As I’ve written before on this subject ( Double - Oh - Fifty ) I thoroughly enjoyed every one of the early Bond movies, which fired up my boyhood imagination. Throughout the Sixties all the local cinemas in the UK remained mostly intact although constantly haemorrhaging more and more audience to television. We didn’t have the luxury of revisiting a favourite film on video, DVD or by streaming on demand back then, and the local ‘flea-pit’ provided an opportunity to revisit some older films. If me and my chums wanted to watch a more recent film then we had to get a bus into Swansea - and pocket-money didn’t always stretch to this. I spent many a contented evening at the long-since closed Lido, Gorseinon, watching James Bond in thrilling double bills. When we watched Bond our attention was completely taken up. However, when the film was bad, or truly dire, as many of the B movies in those days were, our attention wandered. If not engaged by what was happening on screen, we sometimes turned our attention to vacating our cheap 1/6d (7p) seats and outwitting the ageing, torch-wielding, gruff-voiced usherettes who guarded and patrolled the 2/6d (12p) seats in the Circle like a marauding army of Welsh prop-forwards. We generally failed in this objective and were told to either behave ourselves or get booted out, but it never went quite that far. After all, we were some of their best paying customers, us and the older boys and girls always found necking in the back rows.
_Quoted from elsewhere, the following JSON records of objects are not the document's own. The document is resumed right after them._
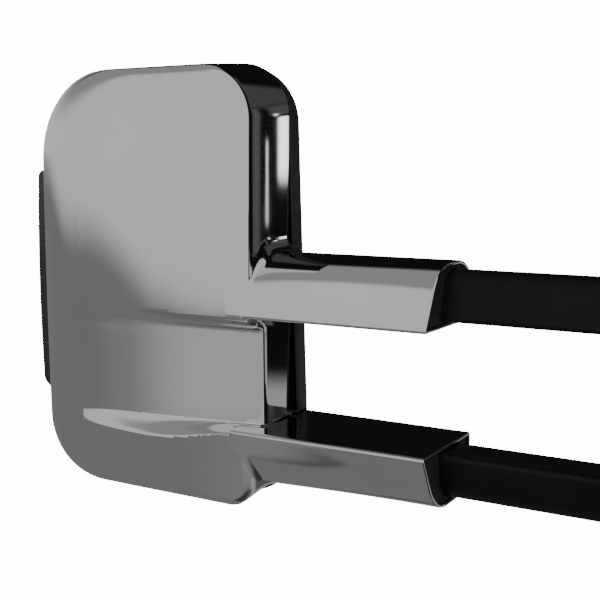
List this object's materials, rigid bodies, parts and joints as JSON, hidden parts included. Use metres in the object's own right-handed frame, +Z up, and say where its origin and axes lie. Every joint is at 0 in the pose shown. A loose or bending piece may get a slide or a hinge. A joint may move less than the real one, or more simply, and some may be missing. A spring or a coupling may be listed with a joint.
{
  "type": "car side mirror",
  "caption": "Twin-pole telescopic towing mirror: chrome head on two black poles, tilting main and wide-angle glass, side indicator, folding door base.",
  "frame": {"origin": "centre of the face that rests on the car door", "axes": "+X into the door, head towards -X, -Y the way the car drives, glass facing +Y, +Z up"},
  "size_m": [0.615, 0.132, 0.314],
  "materials": {
    "chrome": "bright chrome plate on ABS",
    "mirror": "silvered glass",
    "textured_black": "fine moulded texture",
    "pole_black": "satin black",
    "cast_black": "satin black powder coat over casting",
    "rubber": "matt",
    "zinc_steel": "zinc plated",
    "spring_steel": "phosphated",
    "acetal": "natural acetal",
    "inner_black": "glass-filled nylon",
    "motor_steel": "plated can",
    "brass": "turned",
    "heater_film": "printed film",
    "smoked_lens": "smoked, glossy",
    "circuit_board": "solder mask",
    "led": "amber"
  },
  "bodies": {
    "base": {"base_bracket": "cast_black", "base_gasket": "rubber", "mounting_studs": "zinc_steel", "cable_grommet": "rubber", "base_cover": "textured_black", "pivot_pin": "zinc_steel", "upper_thrust_washer": "acetal", "lower_thrust_washer": "acetal", "spring_seat": "zinc_steel", "disc_springs": "spring_steel", "spring_washer": "zinc_steel", "pivot_nut": "zinc_steel", "pivot_cap": "textured_black", "pivot_foot_cap": "textured_black"},
    "arms": {"yoke": "cast_black", "pole_screws": "zinc_steel", "upper_pivot_bush": "acetal", "lower_pivot_bush": "acetal", "upper_pole": "pole_black", "lower_pole": "pole_black", "upper_pole_plug": "inner_black", "lower_pole_plug": "inner_black"},
    "head": {"chrome_shell": "chrome", "rear_housing": "textured_black", "upper_arm_guide": "inner_black", "lower_arm_guide": "inner_black", "upper_sleeve_wiper": "rubber", "lower_sleeve_wiper": "rubber", "upper_friction_shoe": "acetal", "lower_friction_shoe": "acetal", "upper_shoe_spring": "spring_steel", "lower_shoe_spring": "spring_steel", "carrier_plate": "inner_black", "carrier_screws": "zinc_steel", "actuator_case": "inner_black", "actuator_screws": "zinc_steel", "actuator_cover": "inner_black", "tilt_motor": "motor_steel", "pan_motor": "motor_steel", "spotter_bracket": "inner_black", "indicator_lens": "smoked_lens", "indicator_housing": "inner_black", "indicator_board": "circuit_board", "indicator_leds": "led"},
    "main_ring": {"main_gimbal_ring": "acetal"},
    "main_glass": {"main_glass_holder": "inner_black", "main_heater": "heater_film", "main_mirror_glass": "mirror"},
    "tilt_rod": {"tilt_push_rod": "acetal"},
    "pan_rod": {"pan_push_rod": "acetal"},
    "tilt_gear": {"tilt_drive_gear": "acetal"},
    "pan_gear": {"pan_drive_gear": "acetal"},
    "tilt_worm": {"tilt_worm": "brass"},
    "pan_worm": {"pan_worm": "brass"},
    "spotter_ring": {"spotter_gimbal_ring": "acetal"},
    "spotter_glass": {"spotter_glass_holder": "inner_black", "spotter_mirror_glass": "mirror"}
  },
  "joints": [
    {"name": "arm_fold", "type": "hinge", "parent": "base", "child": "arms", "pos_m": [-0.068, 0.006, 0], "axis": [0, 0, 1], "range_deg": [-75, 60]},
    {"name": "head_extend", "type": "slide", "parent": "arms", "child": "head", "axis": [1, 0, 0], "range_m": [0, 0.08]},
    {"name": "main_tilt", "type": "hinge", "parent": "head", "child": "main_ring", "pos_m": [-0.4775, 0.022, 0.108], "axis": [1, 0, 0], "range_deg": [-8, 8]},
    {"name": "main_pan", "type": "hinge", "parent": "main_ring", "child": "main_glass", "pos_m": [-0.4775, 0.022, 0.108], "axis": [0, 0, 1], "range_deg": [-8, 8]},
    {"name": "tilt_rod_slide", "type": "slide", "parent": "head", "child": "tilt_rod", "axis": [0, 1, 0], "range_m": [-0.0047, 0.0047]},
    {"name": "pan_rod_slide", "type": "slide", "parent": "head", "child": "pan_rod", "axis": [0, 1, 0], "range_m": [-0.0047, 0.0047]},
    {"name": "tilt_gear_spin", "type": "hinge", "parent": "head", "child": "tilt_gear", "pos_m": [-0.4775, 0.0015, 0.076], "axis": [0, 1, 0], "range_deg": [-280, 280]},
    {"name": "pan_gear_spin", "type": "hinge", "parent": "head", "child": "pan_gear", "pos_m": [-0.4455, 0.0015, 0.108], "axis": [0, 1, 0], "range_deg": [-280, 280]},
    {"name": "tilt_worm_spin", "type": "hinge", "parent": "head", "child": "tilt_worm", "pos_m": [-0.4775, 0.0015, 0.0899], "axis": [1, 0, 0], "range_deg": [-5600, 5600]},
    {"name": "pan_worm_spin", "type": "hinge", "parent": "head", "child": "pan_worm", "pos_m": [-0.4594, 0.0015, 0.108], "axis": [0, 0, 1], "range_deg": [-5600, 5600]},
    {"name": "spotter_tilt", "type": "hinge", "parent": "head", "child": "spotter_ring", "pos_m": [-0.4775, 0.022, -0.04], "axis": [1, 0, 0], "range_deg": [-7, 7]},
    {"name": "spotter_pan", "type": "hinge", "parent": "spotter_ring", "child": "spotter_glass", "pos_m": [-0.4775, 0.022, -0.04], "axis": [0, 0, 1], "range_deg": [-7, 7]}
  ],
  "couplings": [
    {"joint": "tilt_rod_slide", "follows": "main_tilt", "m_per_rad": 0.032},
    {"joint": "pan_rod_slide", "follows": "main_pan", "m_per_rad": 0.032},
    {"joint": "tilt_gear_spin", "follows": "main_tilt", "ratio": 33.51},
    {"joint": "pan_gear_spin", "follows": "main_pan", "ratio": 33.51},
    {"joint": "tilt_worm_spin", "follows": "main_tilt", "ratio": 670.21},
    {"joint": "pan_worm_spin", "follows": "main_pan", "ratio": 670.21}
  ]
}
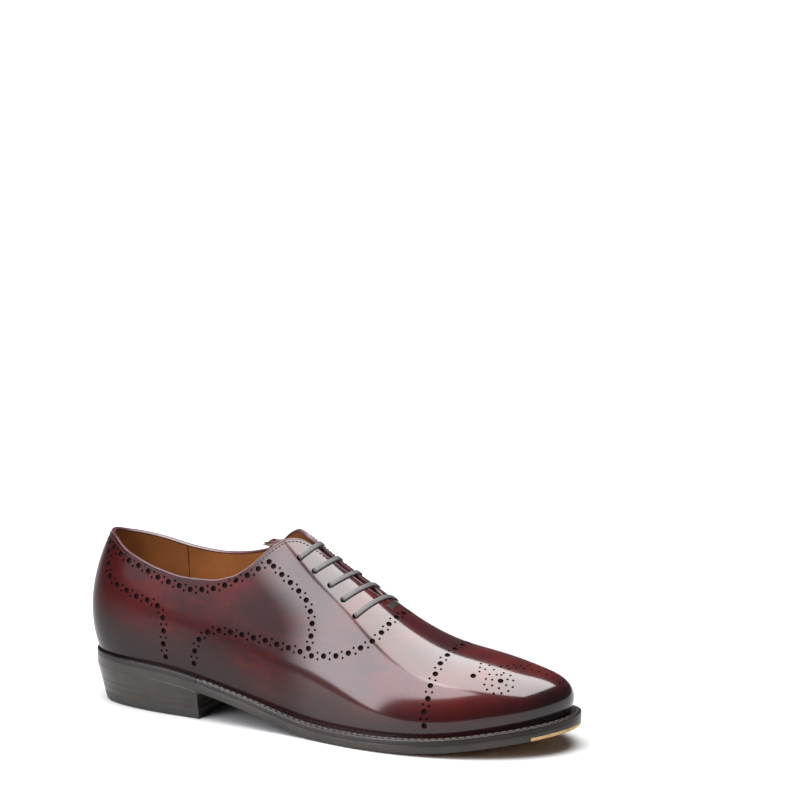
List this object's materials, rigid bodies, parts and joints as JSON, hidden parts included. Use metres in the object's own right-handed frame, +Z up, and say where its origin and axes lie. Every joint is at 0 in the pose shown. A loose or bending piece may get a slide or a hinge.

What is it about From Russia With Love that makes me rank it so highly? I don’t know, I simply love its stylishness, the location work in Istanbul, and its wonderful set designs, particularly the one for the chess tournament. I found Lotte Lenya and her poison-tipped shoe jaw-droppingly wicked as a small boy - actually, I still find Rosa Klebb a bit scary! Robert Shaw provided Bond with an adversary who is in nearly every way his equal. Of course, when Bond catches him ordering white wine with red meat (or is it red wine with fish?) - he rumbles him immediately - Bond knows that no British gentleman would ever make such a dreadful faux pas! Tee hee hee! Yes, very snobbish and quite, quite, silly, but greatly entertaining. It is the film where we are introduced to SPECTRE boss Ernst Blofeld and meet Desmond Llewelyn as Q for the first time. The theme song, sung by Matt Monro, comes at the movie’s end but to my mind ranks as one of the best ever. It has a simple but strong plot and the series is still building the formula that comes to full fruition in its next serving, Goldfinger. I think I like it best though because it has an edge, a grittiness that from Goldfinger on simply becomes ‘Bond style’ - nothing feels like it is simply a set piece yet. Throughout the film you sense that the love interest Daniela Bianchi (whose beauty I recall used to make me feel somewhat ‘strange’ as a small boy) and Bond are in a lot of danger and you feel genuinely concerned for them.
I found this interesting quote from Richard Roud writing in the Guardian at the time,”... the film is highly immoral in every imaginable way; it is neither uplifting, instructive nor life-enhancing. Neither is it great film-making. But it sure is fun.”
Just imagine what the same writer might have said if they could have taken a peek into the future at what was to come?